Deceptive authorship practices are arguably the greatest daily source of corruption in the sciences. Some examples include:
- Authorship by authority. A department chair or division chief or laboratory director either requires or permits his or her name to be placed on documents emanating from the unit. The most common justifications for this deception is that the leader either paid for the work, wrote the grant, provided resources, or in some other way was necessary for the work. But these are inadequate justifications - it is a deceptive mistake to include someone who did not do any of the work directly related to the part of the project described in the article.

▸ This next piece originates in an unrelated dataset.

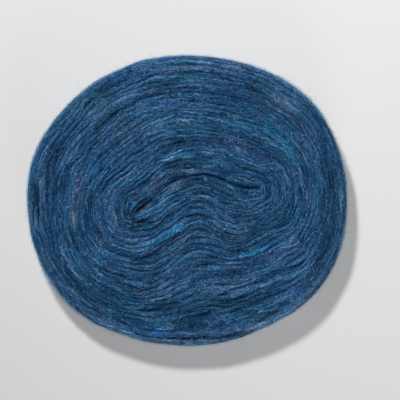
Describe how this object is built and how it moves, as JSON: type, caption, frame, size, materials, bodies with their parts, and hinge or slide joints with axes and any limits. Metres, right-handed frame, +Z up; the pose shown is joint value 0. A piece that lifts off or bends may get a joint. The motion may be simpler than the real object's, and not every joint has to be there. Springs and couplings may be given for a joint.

- Gift, courtesy or honorary authorship. Attributing authorship to especially prestigious or socially "useful" colleagues. The problem here is still that the beneficiaries of these courtesies did not do any of the work. In other contexts, a well-liked student or lab technician might be rewarded with authorship; but this, too, is inappropriate if the student or tech's contributions were not adequate to justify bona fide co-authorship.
- Political authorship. This is related both to authorship by authority and courtesy authorship. The idea behind it seems to be that certain (important) colleagues will be angry, hurt or disappointed if they are not included as co-authors - despite that they did not do any of the work.
- Ghost authorship. Awarding authorship of a paper to someone (often a noted scientist) who is either unrelated or only peripherally related with the project, for a fee, in order to lend more credibility to the work.
It should be clear that such deceptions are additional forms of corruption or pollution of the scientific corpus. If you did not do any of the work, you should not get any of the credit. RULE OF THUMB: "If you are willing to TAKE CREDIT, you also must be willing to TAKE RESPONSIBILITY."
The International Committee of Medical Journal Editors (ICMJE) has established criteria for authorship. Authorship credit should be based on:
- Substantial contributions to conception and design, or acquisition of data, or analysis and interpretation of data;
- Drafting the article or revising it critically for important intellectual content; and
- Final approval of the version to be published.
Collaborators should discuss authorship at the start of their collaboration. The publication guidelines for many journals state that:
- The order of authors must not change without permission of all living authors once the article has been submitted for publication.
- Although coauthors may remove their names after that time, no author's name is to be removed by others.
- No authors names may be added after submission.